Required task =>
Retype exactly the lines from the line with "foam_block();" to the end of the data, keeping both boundary lines.

Source data =>
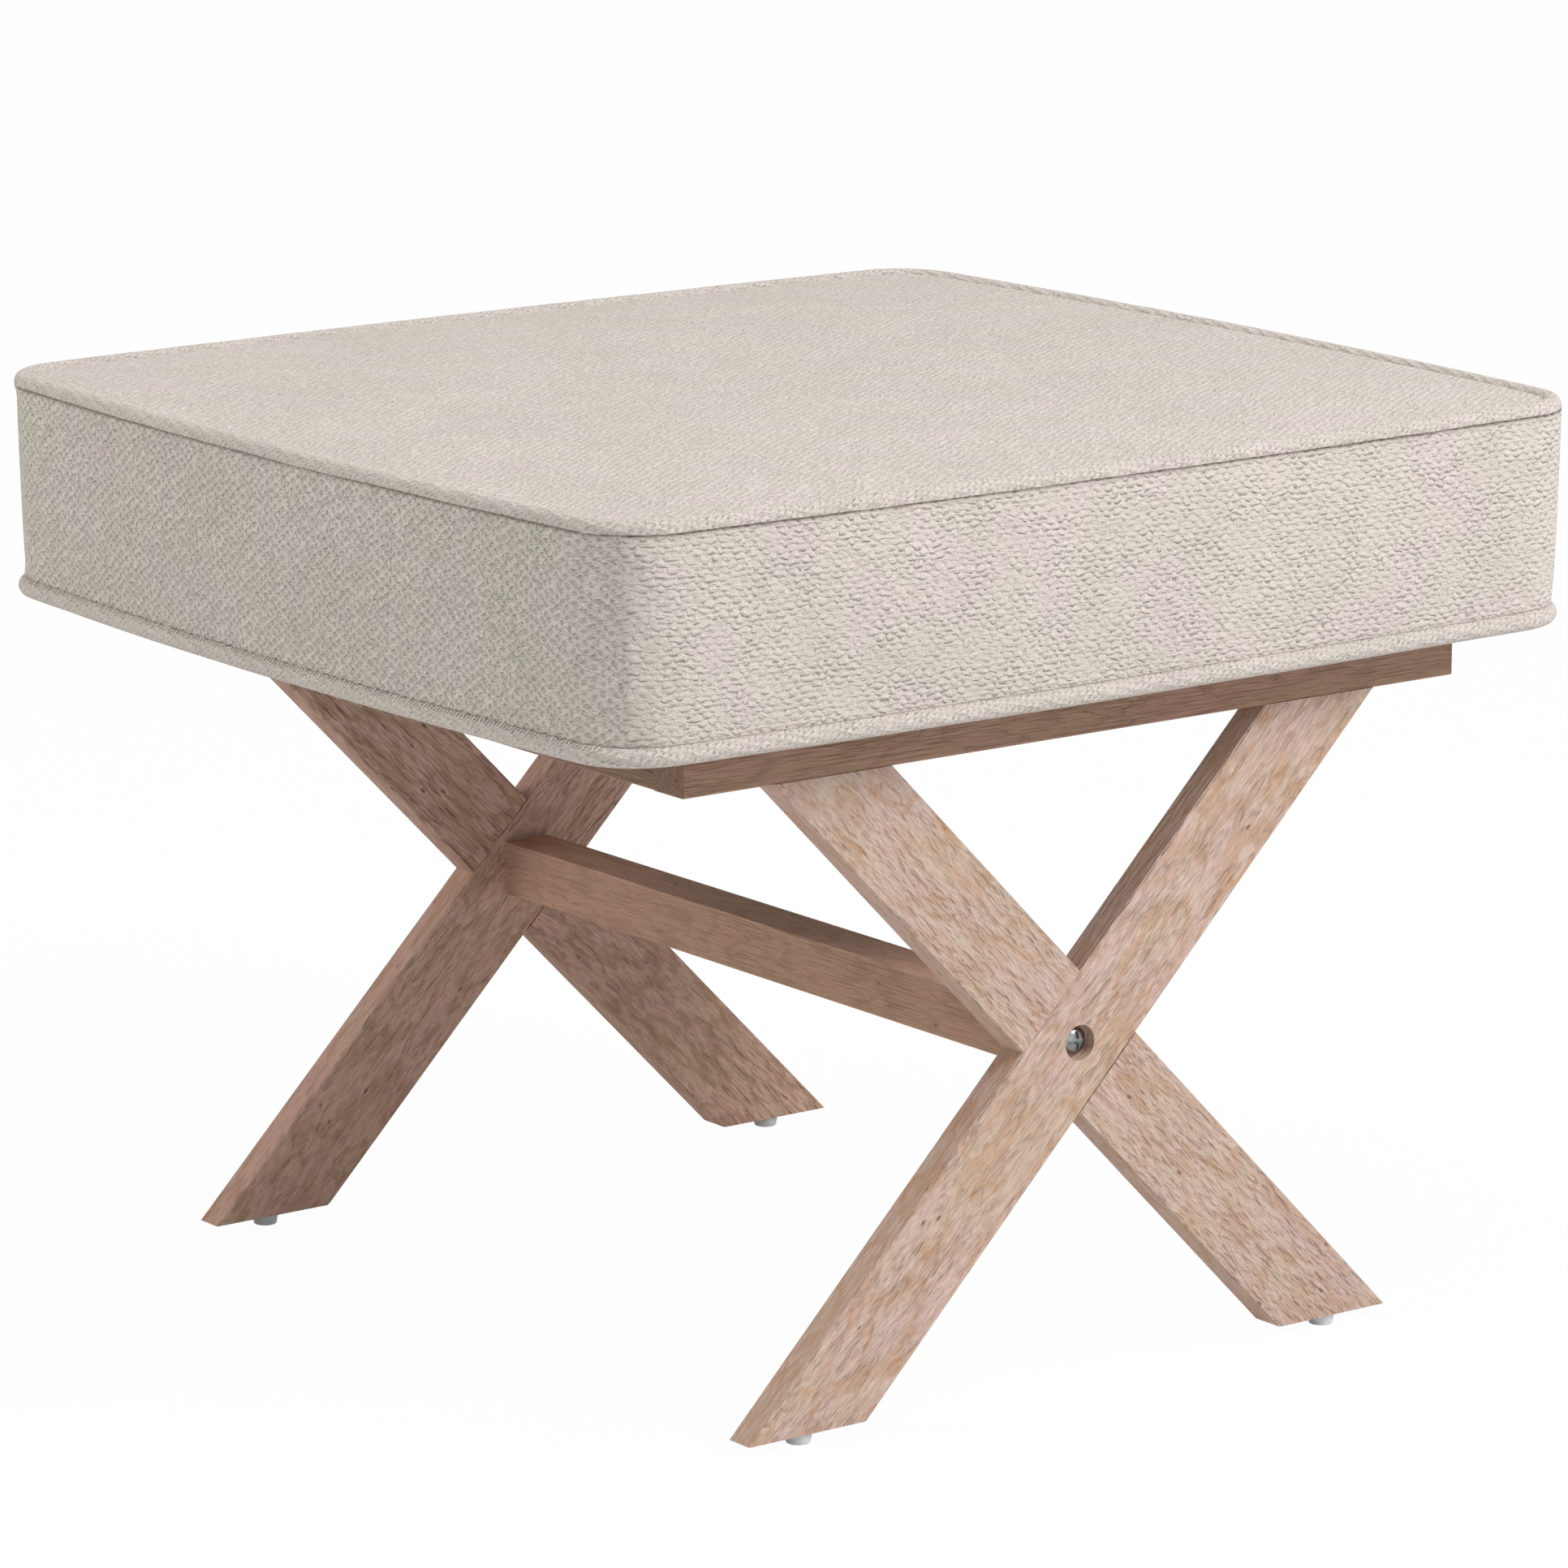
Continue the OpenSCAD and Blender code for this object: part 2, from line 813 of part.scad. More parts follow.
module glide_nails() {
    color(zinc_col)
        for (side_x = [-1, 1], side_y = [-1, 1])
            translate([side_x * foot_x, side_y * frame_y, nail_recess_depth - nail_head_t]) {
                cylinder(d = nail_head_d, h = nail_head_t);
                cylinder(d = nail_d, h = nail_len);
            }
}

foam_block();
cover_top();
boxing_front();
boxing_back();
boxing_left();
boxing_right();
piping_top();
piping_bottom();
cover_turn_under();
dust_cover();
staples();
seat_board();
tee_nuts();
seat_bolts();
rail_front();
rail_back();
rail_left();
rail_right();
corner_dowels();
front_leg_outer();
front_leg_inner();
back_leg_outer();
back_leg_inner();
leg_dowels();
stretcher();
stretcher_inserts();
bolt_front();
bolt_back();
glide_front_left();
glide_front_right();
glide_back_left();
glide_back_right();
glide_nails();
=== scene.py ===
# %% [markdown]
# # A footstool on crossed legs
# A boxed cushion with two rows of piping sits on a light rail frame, and under each long
# rail two legs cross in a half lap. The frame's solids come in finished, so most of this
# lesson is about cloth: a skin that is blown up by simulation, covered cords that follow
# one outline, stitches, and a weave, a wood grain and a steel that are drawn by nodes.
# Lengths are in metres, the floor is z = 0, and the front of the stool looks towards -Y.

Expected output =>
foam_block();
cover_top();
boxing_front();
boxing_back();
boxing_left();
boxing_right();
piping_top();
piping_bottom();
cover_turn_under();
dust_cover();
staples();
seat_board();
tee_nuts();
seat_bolts();
rail_front();
rail_back();
rail_left();
rail_right();
corner_dowels();
front_leg_outer();
front_leg_inner();
back_leg_outer();
back_leg_inner();
leg_dowels();
stretcher();
stretcher_inserts();
bolt_front();
bolt_back();
glide_front_left();
glide_front_right();
glide_back_left();
glide_back_right();
glide_nails();
=== scene.py ===
# %% [markdown]
# # A footstool on crossed legs
# A boxed cushion with two rows of piping sits on a light rail frame, and under each long
# rail two legs cross in a half lap. The frame's solids come in finished, so most of this
# lesson is about cloth: a skin that is blown up by simulation, covered cords that follow
# one outline, stitches, and a weave, a wood grain and a steel that are drawn by nodes.
# Lengths are in metres, the floor is z = 0, and the front of the stool looks towards -Y.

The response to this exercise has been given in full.